Accurate modeling of lithium transport in polycrystalline cathodes is essential for reliable battery simulations. However, reported solid-state diffusion coefficients often vary widely due to particle-scale effects. In this work, we investigate the influence of secondary particle size on reaction kinetics and solidstate transport in NMC622 cathodes by combining particle-size-fractioned model electrode experiments with single-particle electrochemistry (SPE) on the same material batch. To our knowledge, this is the first direct experimental comparison of SPE and electrode-level kinetic and transport measurements on identical active material. By systematically varying the secondary particle size and comparing the results across both experimental scales, a consistent picture of lithium transport in polycrystalline agglomerates
emerges.
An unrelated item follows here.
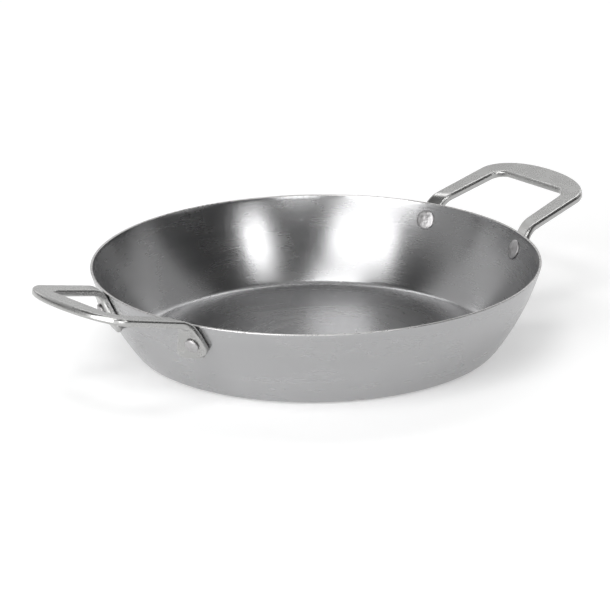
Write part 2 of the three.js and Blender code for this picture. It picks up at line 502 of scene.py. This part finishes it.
# --------------------------------------------------------------------------- mesh helpers


def mesh_object(
    name: str,
    points: np.ndarray,
    faces: Iterable[Sequence[int]],
    materials: Sequence[bpy.types.Material],
    slots: Sequence[int] | None = None,
) -> bpy.types.Object:
    """Makes a smooth-shaded mesh object.

    Args:
        name: the object's name.
        points: corner positions in millimetres, one row each.
        faces: corner numbers of each face.
        materials: the object's materials.
        slots: number of the material of each face, or None for the first.

    Returns:
        The object, linked to the scene.
    """
    mesh = bpy.data.meshes.new(name)
    mesh.from_pydata((points * MM).tolist(), [], [tuple(f) for f in faces])
    for material in materials:
        mesh.materials.append(material)
    if slots is not None:
        mesh.polygons.foreach_set("material_index", np.asarray(slots, np.int32))
    mesh.shade_smooth()
    mesh.update()
    made = bpy.data.objects.new(name, mesh)
    bpy.context.scene.collection.objects.link(made)
    return made


def arc(centre: tuple[float, float], radius: float, start: float, stop: float, steps: int) -> np.ndarray:
    """Points along an arc, both ends included.

    Args:
        centre: the arc's centre.
        radius: its radius.
        start: angle of its first point, in radians.
        stop: angle of its last point, in radians.
        steps: number of steps between them.

    Returns:
        One row for each point.
    """
    angle = np.linspace(start, stop, steps + 1)
    return np.stack([centre[0] + radius * np.cos(angle), centre[1] + radius * np.sin(angle)], 1)


def turn_profile(profile: np.ndarray, steps: int) -> tuple[np.ndarray, list[tuple[int, ...]], list[int]]:
    """Turns a half section about +Z. Its first and last points lie on the axis.

    Args:
        profile: radius and height of each point, running outwards under the base and back over the top.
        steps: number of steps round the axis.

    Returns:
        The points, the faces and, for each face, the number of its profile segment.
    """
    angle = np.linspace(0.0, 2 * math.pi, steps, endpoint=False)
    inside = profile[1:-1]
    rings = [
        np.stack([r * np.cos(angle), r * np.sin(angle), np.full(steps, z)], 1) for r, z in inside
    ]
    points = np.concatenate([*rings, [[0, 0, profile[0, 1]], [0, 0, profile[-1, 1]]]])
    first, last = len(points) - 2, len(points) - 1
    faces: list[tuple[int, ...]] = []
    segments: list[int] = []
    for i in range(steps):
        j = (i + 1) % steps
        faces.append((first, j, i))
        segments.append(0)
        for ring in range(len(inside) - 1):
            a, b = ring * steps, (ring + 1) * steps
            faces.append((a + i, a + j, b + j, b + i))
            segments.append(ring + 1)
        top = (len(inside) - 1) * steps
        faces.append((top + i, top + j, last))
        segments.append(len(inside))
    return points, faces, segments


# --------------------------------------------------------------------------- sub-assemblies


class End(Enum):
    """Which end of the X axis a handle is at."""

    LEFT = -1
    RIGHT = 1


class Side(Enum):
    """Which side of its handle a rivet is on, towards -Y or +Y."""

    FRONT = -1
    BACK = 1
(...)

The exchange current density, when normalized by the electrochemically active mass, shows no systematic dependence on secondary particle size. Likewise, the characteristic diffusion time constant obtained from small-signal measurements is largely independent of agglomerate diameter. These findings
contradict the Monolithic Particle Model and instead support the Cracked Particle Model, in which electrolyte penetration into intergranular cracks decouples effective reaction and diffusion lengths from the external particle dimensions. As a consequence, solid-state diffusion coefficients derived under monolithic assumptions systematically overestimate intrinsic lithium diffusivity, providing an explanation for the wide scatter of reported values in the literature. Mass-normalized exchange current densities and diffusion
time constants therefore represent more robust metrics for comparing polycrystalline active materials and for parameterizing battery models. In this context, implementations of particle size distributions (PSD) should be interpreted with caution under small-signal conditions. Finally, particle-size-resolved model electrodes combined with GITT- and impedance-based analyses offer a robust and experimentally
accessible alternative to SPE techniques and can be transferred to other material classes to systematically investigate particle-scale transport phenomena.